A l’automne 2016, Khudayberdy Allashov commence à travailler, clandestinement, comme correspondant de Radio Azatlyk, service turkmène du média américain Radio Free Europe / Radio Liberty (RFE/RL). En décembre, il est arrêté avec sa mère sous le prétexte ubuesque de possession de tabac à chiquer. Relâchés après 74 jours derrière les barreaux grâce à la mobilisation internationale sur son cas, tous deux sont condamnés à trois ans de prison avec sursis. Il aura finalement subi deux mois et demi de tortures, en particulier via des chocs électriques et des coups qui lui abîment définitivement les reins.
Cette expérience contraint Khudayberdy Allashov à abandonner le journalisme. Mais les autorités continuent de le persécuter, ainsi que sa famille. Harcelé et sous surveillance constante, il subit des interrogatoires extrêmement violents en octobre 2019, puis encore en 2020. En décembre 2023, il passe 15 jours dans les geôles turkmènes avant d’être libéré grâce à la pression internationale. “Il en est sorti couvert de sang, raconte le directeur du service turkmène de RFE/RL Farruh Yusupov, citant des sources au sein du gouvernement. Khudayberdy était un journaliste courageux, qui ne voulait que le bien de son pays.”

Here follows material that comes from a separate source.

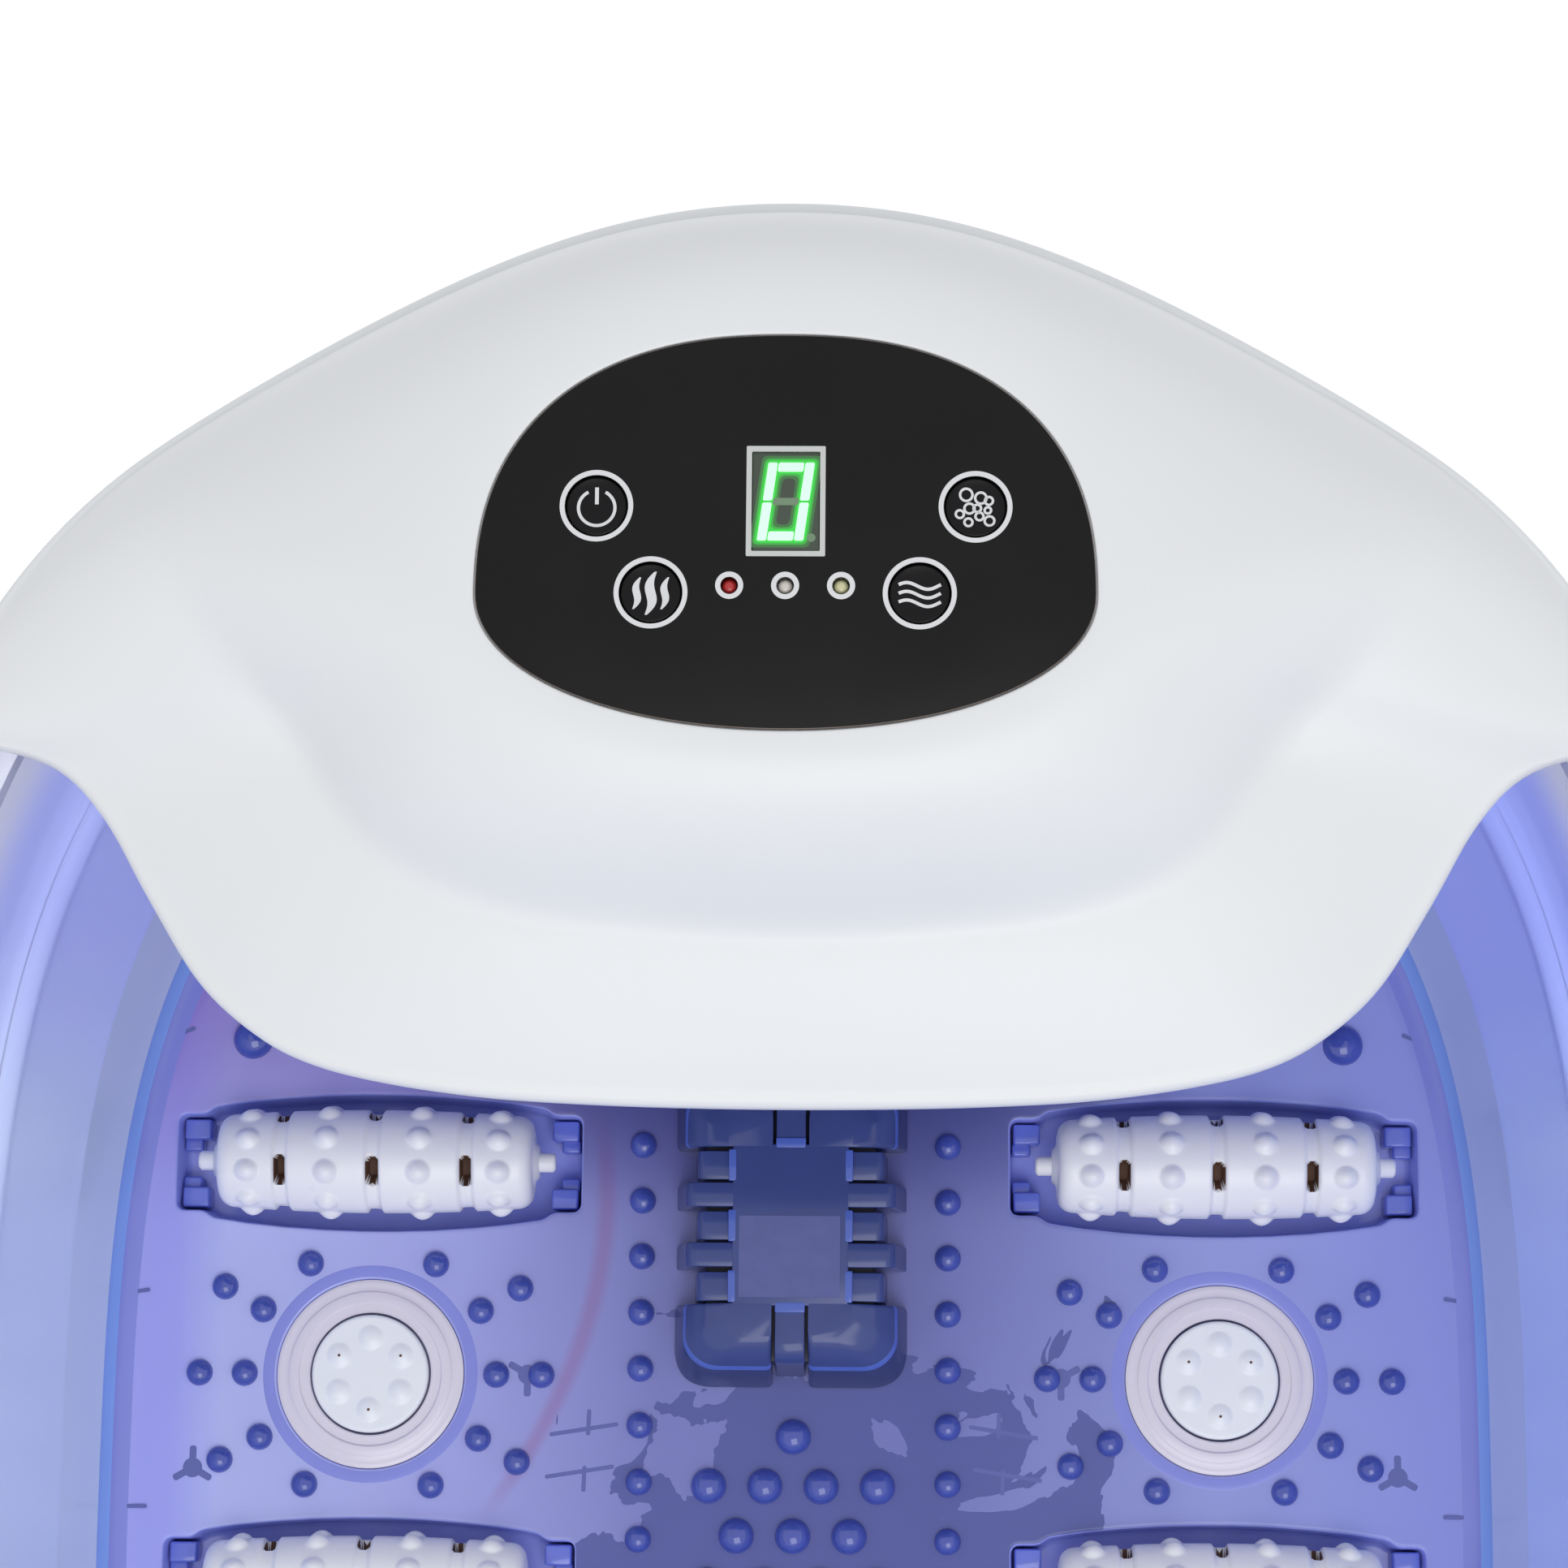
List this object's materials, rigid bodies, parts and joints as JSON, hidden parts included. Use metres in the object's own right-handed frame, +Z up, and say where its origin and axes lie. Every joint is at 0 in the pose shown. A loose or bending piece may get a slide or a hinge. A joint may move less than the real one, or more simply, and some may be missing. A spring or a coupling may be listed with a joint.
{
  "type": "foot spa bath",
  "caption": "Translucent foot bath with massage rollers, bubble discs, a guarded heater and a raised white control console with buttons, lamps and a digit display.",
  "frame": {"origin": "on the ground, below the middle of the outline", "axes": "+Z up, +Y from the middle towards the console, +X to the right of someone facing the console"},
  "size_m": [0.364, 0.4288, 0.195],
  "materials": {
    "white_plastic": "gloss",
    "blue_plastic": "gloss, translucent",
    "deep_blue_plastic": "gloss",
    "clear_plastic": "gloss",
    "black_plastic": "satin",
    "rubber": "matt",
    "board": "satin",
    "steel": "satin",
    "brass": "satin",
    "display": "gloss",
    "lamp_red": "gloss",
    "lamp_clear": "gloss",
    "lamp_yellow": "gloss",
    "grey_plastic": "matt"
  },
  "bodies": {
    "housing": {"base_pan": "white_plastic", "basin": "blue_plastic", "top_cover": "white_plastic", "console_tray": "white_plastic", "lead_duct": "white_plastic", "control_overlay": "black_plastic", "digit_display": "display", "heating_lamp": "lamp_red", "bubble_lamp": "lamp_clear", "vibration_lamp": "lamp_yellow", "control_board": "board", "heater_guard": "deep_blue_plastic", "heater_plate": "steel", "heater_gasket": "rubber", "heater_clamp": "steel", "thermostat": "grey_plastic", "air_pump": "grey_plastic", "air_hose_left": "clear_plastic", "air_hose_right": "clear_plastic", "vibration_motor": "grey_plastic", "motor_bracket": "grey_plastic", "power_board": "board", "console_lead": "rubber", "cord_gland": "white_plastic", "bubble_disc_left": "white_plastic", "bubble_disc_right": "white_plastic", "disc_ring_left": "clear_plastic", "disc_ring_right": "clear_plastic", "power_switch": "black_plastic", "bubble_switch": "black_plastic", "heating_switch": "black_plastic", "vibration_switch": "black_plastic", "foot_front_left": "rubber", "foot_front_right": "rubber", "foot_rear_left": "rubber", "foot_rear_right": "rubber", "base_screw_1": "steel", "base_screw_2": "steel", "base_screw_3": "steel", "base_screw_4": "steel", "base_screw_5": "steel", "base_screw_6": "steel", "base_screw_7": "steel", "base_screw_8": "steel", "cover_screw_1": "steel", "board_screw_1": "steel", "cover_screw_2": "steel", "board_screw_2": "steel"},
    "roller_front_left": {"roller_front_left": "white_plastic"},
    "roller_front_right": {"roller_front_right": "white_plastic"},
    "roller_rear_left": {"roller_rear_left": "white_plastic"},
    "roller_rear_right": {"roller_rear_right": "white_plastic"},
    "power_button": {"power_button": "black_plastic"},
    "bubble_button": {"bubble_button": "black_plastic"},
    "heating_button": {"heating_button": "black_plastic"},
    "vibration_button": {"vibration_button": "black_plastic"},
    "vibration_rotor": {"motor_shaft": "steel", "eccentric_weight": "brass"}
  },
  "joints": [
    {"name": "roller_front_left_spin", "type": "hinge", "parent": "housing", "child": "roller_front_left", "pos_m": [-0.091, 0.03815, 0.05], "axis": [1, 0, 0], "continuous": true},
    {"name": "roller_front_right_spin", "type": "hinge", "parent": "housing", "child": "roller_front_right", "pos_m": [0.091, 0.03815, 0.05], "axis": [1, 0, 0], "continuous": true},
    {"name": "roller_rear_left_spin", "type": "hinge", "parent": "housing", "child": "roller_rear_left", "pos_m": [-0.091, -0.05305, 0.05], "axis": [1, 0, 0], "continuous": true},
    {"name": "roller_rear_right_spin", "type": "hinge", "parent": "housing", "child": "roller_rear_right", "pos_m": [0.091, -0.05305, 0.05], "axis": [1, 0, 0], "continuous": true},
    {"name": "power_press", "type": "slide", "parent": "housing", "child": "power_button", "axis": [0, 0, -1], "range_m": [0, 0.0006], "stiffness_N_per_m": 1500},
    {"name": "bubble_press", "type": "slide", "parent": "housing", "child": "bubble_button", "axis": [0, 0, -1], "range_m": [0, 0.0006], "stiffness_N_per_m": 1500},
    {"name": "heating_press", "type": "slide", "parent": "housing", "child": "heating_button", "axis": [0, 0, -1], "range_m": [0, 0.0006], "stiffness_N_per_m": 1500},
    {"name": "vibration_press", "type": "slide", "parent": "housing", "child": "vibration_button", "axis": [0, 0, -1], "range_m": [0, 0.0006], "stiffness_N_per_m": 1500},
    {"name": "vibration_rotor_spin", "type": "hinge", "parent": "housing", "child": "vibration_rotor", "pos_m": [0.0185, -0.02235, 0.0254], "axis": [1, 0, 0], "continuous": true}
  ]
}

Conditions de détention inhumaines
Le destin tragique de Khudayberdy Allashov n’est pas isolé. Arrêtée en juin 2006 avec deux militants des droits de l’homme alors qu’ils travaillaient sur un documentaire pour l’émission de France 2 Envoyé spécial, la correspondante de Radio Azatlyk Ogulsapar Muradova est, elle, morte en prison en septembre de la même année, après des sévices particulièrement cruels. Ses co-accusés sont sortis de cet enfer près de sept ans plus tard, souffrant de graves séquelles liées à leurs conditions de détention.
Les prisons turkmènes ne se sont sans doute pas beaucoup améliorées depuis. L’état de santé de Nurgeldy Halykov, libéré en juin dernier après avoir purgé sa peine de quatre ans de prison, s’est détérioré. Le journaliste a été arrêté sous prétexte de fraude après avoir envoyé au média en exil Turkmen.news une photo récupérée sur les réseaux sociaux. Il reste sous la surveillance des autorités, obligé de pointer chaque semaine au bureau de police local.

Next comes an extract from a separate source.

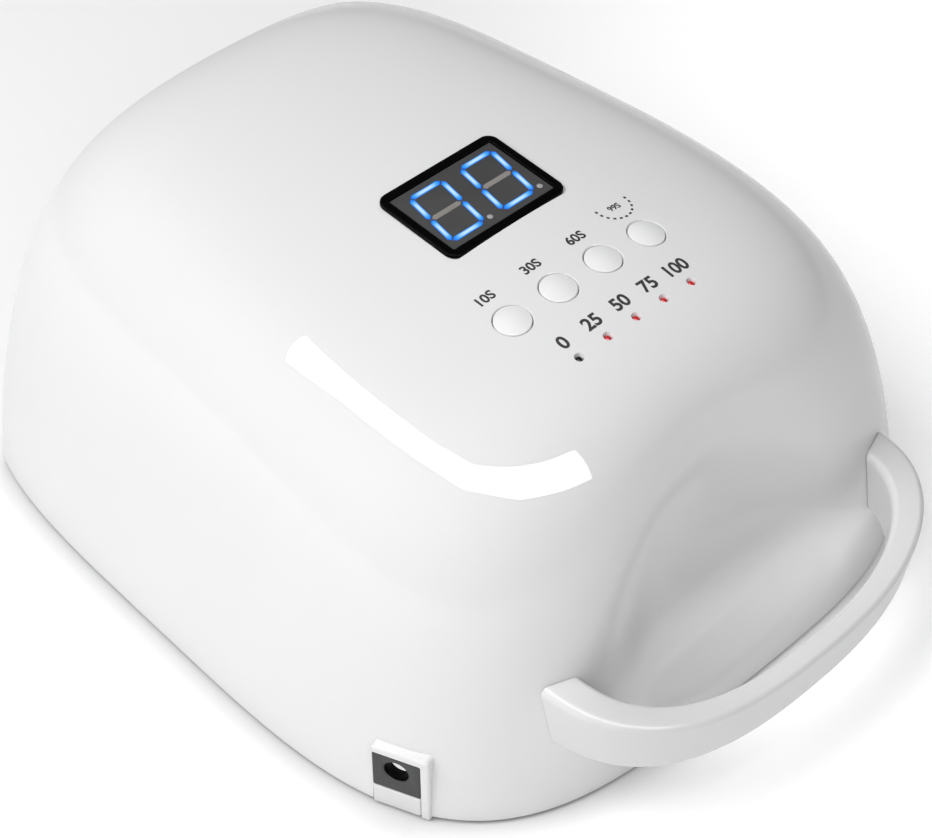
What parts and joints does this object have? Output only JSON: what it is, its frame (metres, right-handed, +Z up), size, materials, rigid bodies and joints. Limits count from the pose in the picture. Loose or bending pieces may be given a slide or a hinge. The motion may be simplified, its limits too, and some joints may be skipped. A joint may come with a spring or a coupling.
{
  "type": "uv led nail lamp",
  "caption": "Cordless curing lamp with a domed glossy shell, open front arch for the hand, rear carrying handle, digital timer display, push buttons and battery level lights.",
  "frame": {"origin": "centre of the bounding box on the table, under the feet", "axes": "+Z up, -Y to the front where the hand goes in, +Y to the handle, +X to the side with the charging socket"},
  "size_m": [0.1854, 0.2141, 0.1012],
  "materials": {
    "white_shell": "glossy injection-moulded white ABS",
    "button_white": "glossy white caps",
    "display_black": "glossy black frame",
    "display_face": "matt dark grey display face",
    "digit_blue": "lit blue segments",
    "black_plastic": "moulded black plastic",
    "level_red": "red indicator lens",
    "circuit_board": "green solder mask",
    "steel": "plated steel",
    "reflector": "bright metallised lining",
    "mirror_plate": "polished steel plate",
    "light_board": "white solder mask with light beads",
    "clear_lens": "clear epoxy lens",
    "rubber": "matt black rubber",
    "socket_grey": "dark grey moulded socket",
    "cell_wrap": "shrink wrap"
  },
  "bodies": {
    "lamp": {"base_ring": "white_shell", "base_screw_1": "steel", "base_screw_2": "steel", "base_screw_3": "steel", "base_screw_4": "steel", "battery_cell_1": "cell_wrap", "battery_cell_2": "cell_wrap", "battery_cell_3": "cell_wrap", "battery_cell_4": "cell_wrap", "battery_tray": "black_plastic", "board_screw_1": "steel", "board_screw_2": "steel", "board_screw_3": "steel", "board_screw_4": "steel", "control_board": "circuit_board", "digit_tens": "digit_blue", "digit_units": "digit_blue", "display_frame": "display_black", "display_module": "display_face", "driver_board": "circuit_board", "foot_1": "rubber", "foot_2": "rubber", "foot_3": "rubber", "foot_4": "rubber", "hand_sensor_emitter": "clear_lens", "hand_sensor_receiver": "black_plastic", "handle": "white_shell", "handle_screw_plain": "steel", "handle_screw_socket": "steel", "level_light_1": "level_red", "level_light_2": "level_red", "level_light_3": "level_red", "level_light_4": "level_red", "level_light_5": "level_red", "magnet_1": "steel", "magnet_2": "steel", "magnet_3": "steel", "magnet_4": "steel", "reflector_lining": "reflector", "socket_body": "socket_grey", "socket_pin": "steel", "switch_10s": "black_plastic", "switch_30s": "black_plastic", "switch_60s": "black_plastic", "switch_99s": "black_plastic", "top_shell": "white_shell", "uv_board_back": "light_board", "uv_board_side_plain": "light_board", "uv_board_side_socket": "light_board", "uv_board_top": "light_board"},
    "key_10s": {"button_10s": "button_white"},
    "key_30s": {"button_30s": "button_white"},
    "key_60s": {"button_60s": "button_white"},
    "key_99s": {"button_99s": "button_white"},
    "floor_plate": {"base_plate": "mirror_plate"}
  },
  "joints": [
    {"name": "press_10s", "type": "slide", "parent": "lamp", "child": "key_10s", "axis": [0, -0.0767, -0.9971], "range_m": [0, 0.0006], "stiffness_N_per_m": 2000},
    {"name": "press_30s", "type": "slide", "parent": "lamp", "child": "key_30s", "axis": [0, -0.0767, -0.9971], "range_m": [0, 0.0006], "stiffness_N_per_m": 2000},
    {"name": "press_60s", "type": "slide", "parent": "lamp", "child": "key_60s", "axis": [0, -0.0767, -0.9971], "range_m": [0, 0.0006], "stiffness_N_per_m": 2000},
    {"name": "press_99s", "type": "slide", "parent": "lamp", "child": "key_99s", "axis": [0, -0.0767, -0.9971], "range_m": [0, 0.0006], "stiffness_N_per_m": 2000},
    {"name": "plate_pull_off", "type": "slide", "parent": "lamp", "child": "floor_plate", "axis": [0, 0, -1], "range_m": [0, 0.03]}
  ]
}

Sous surveillance permanente
Agressions physiques, arrestations arbitraires, téléphone sur écoute, pressions sur ses proches et ses sources… RSF a documenté au moins une vingtaine d’atteintes au travail de la célèbre photojournaliste de 76 ans Soltan Achilova. Depuis ses débuts dans le métier en 2006, elle témoigne des difficultés quotidiennes des citoyens turkmènes. Seule reporter à travailler ouvertement dans ce pays qui contraint ses journalistes à la clandestinité, elle a publié le 11 juillet dernier une vidéo dénonçant le harcèlement qu’elle subit de la part des autorités, ainsi que sa famille et le média en exil avec qui elle collabore régulièrement Chronicles of Turkmenistan. Soltan Achilova a été empêchée le 18 novembre 2023 de quitter le territoire pour recevoir un prix en Suisse.
Son ancien collègue de Radio Azatlyk, Rovshen Yazmuhammedov, emprisonné en 2013, fait lui aussi toujours l’objet de pressions policières et d’une interdiction de quitter le Turkménistan. Alors qu’il a abandonné le journalisme, même sa mère ne peut rendre visite à ses autres enfants à l’étranger. Elle s’est vue refuser l’embarquement à bord d’un avion le 24 février 2024 malgré un visa valide.